[Provided data]
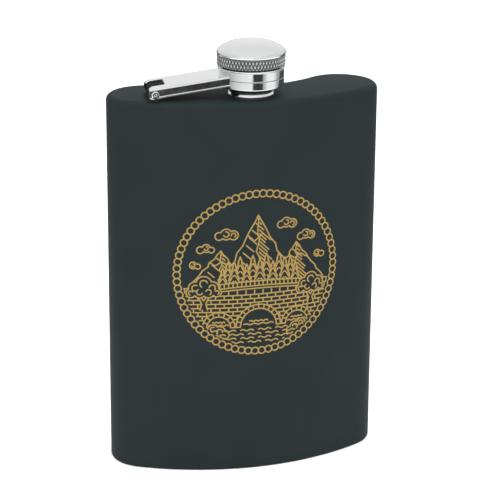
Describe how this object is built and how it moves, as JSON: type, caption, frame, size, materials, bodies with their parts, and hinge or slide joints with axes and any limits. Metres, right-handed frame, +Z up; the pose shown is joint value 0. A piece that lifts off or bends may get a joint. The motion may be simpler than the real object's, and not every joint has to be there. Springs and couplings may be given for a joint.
{
  "type": "hip flask",
  "caption": "Curved metal hip flask with a matt black coat, a printed medallion on its front and a knurled screw cap held captive by a hinged arm.",
  "frame": {"origin": "on the surface that the flask stands on, under the middle of its bounding box", "axes": "+Z up along the body to the cap, +X along the width away from the hinge, -Y out of the convex front"},
  "size_m": [0.095, 0.0348, 0.1505],
  "materials": {
    "black_coat": "matt black coat over steel",
    "bright_steel": "polished",
    "dark_steel": "dark, unpolished",
    "black_plastic": "moulded",
    "silicone": "soft, milky"
  },
  "bodies": {
    "flask": {"body_shell": "black_coat", "shoulder_plate": "black_coat", "base_plate": "black_coat", "neck_spout": "dark_steel", "neck_flange": "bright_steel", "hinge_bracket": "dark_steel"},
    "arm": {"captive_arm": "bright_steel", "hinge_pin": "bright_steel", "collar_lower_ring": "bright_steel", "collar_upper_ring": "bright_steel", "swivel_washer": "bright_steel"},
    "cap": {"cap_shell": "bright_steel", "cap_sleeve": "dark_steel", "thread_insert": "black_plastic", "seal_gasket": "silicone"}
  },
  "joints": [
    {"name": "arm_hinge", "type": "hinge", "parent": "flask", "child": "arm", "pos_m": [-0.033, -0.00203, 0.1345], "axis": [-0.1015, -0.9948, 0], "range_deg": [0, 165]},
    {"name": "cap_spin", "type": "hinge", "parent": "arm", "child": "cap", "pos_m": [0, -0.0054, 0.142], "axis": [0, 0, 1], "continuous": true}
  ]
}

[Goal] Reproduce the data in full, exactly as presented.

[In response]
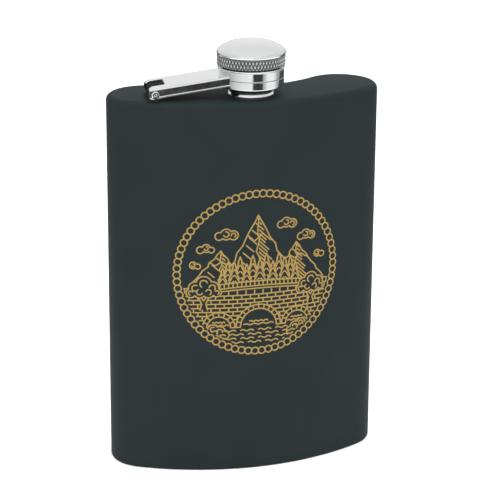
Describe how this object is built and how it moves, as JSON: type, caption, frame, size, materials, bodies with their parts, and hinge or slide joints with axes and any limits. Metres, right-handed frame, +Z up; the pose shown is joint value 0. A piece that lifts off or bends may get a joint. The motion may be simpler than the real object's, and not every joint has to be there. Springs and couplings may be given for a joint.
{
  "type": "hip flask",
  "caption": "Curved metal hip flask with a matt black coat, a printed medallion on its front and a knurled screw cap held captive by a hinged arm.",
  "frame": {"origin": "on the surface that the flask stands on, under the middle of its bounding box", "axes": "+Z up along the body to the cap, +X along the width away from the hinge, -Y out of the convex front"},
  "size_m": [0.095, 0.0348, 0.1505],
  "materials": {
    "black_coat": "matt black coat over steel",
    "bright_steel": "polished",
    "dark_steel": "dark, unpolished",
    "black_plastic": "moulded",
    "silicone": "soft, milky"
  },
  "bodies": {
    "flask": {"body_shell": "black_coat", "shoulder_plate": "black_coat", "base_plate": "black_coat", "neck_spout": "dark_steel", "neck_flange": "bright_steel", "hinge_bracket": "dark_steel"},
    "arm": {"captive_arm": "bright_steel", "hinge_pin": "bright_steel", "collar_lower_ring": "bright_steel", "collar_upper_ring": "bright_steel", "swivel_washer": "bright_steel"},
    "cap": {"cap_shell": "bright_steel", "cap_sleeve": "dark_steel", "thread_insert": "black_plastic", "seal_gasket": "silicone"}
  },
  "joints": [
    {"name": "arm_hinge", "type": "hinge", "parent": "flask", "child": "arm", "pos_m": [-0.033, -0.00203, 0.1345], "axis": [-0.1015, -0.9948, 0], "range_deg": [0, 165]},
    {"name": "cap_spin", "type": "hinge", "parent": "arm", "child": "cap", "pos_m": [0, -0.0054, 0.142], "axis": [0, 0, 1], "continuous": true}
  ]
}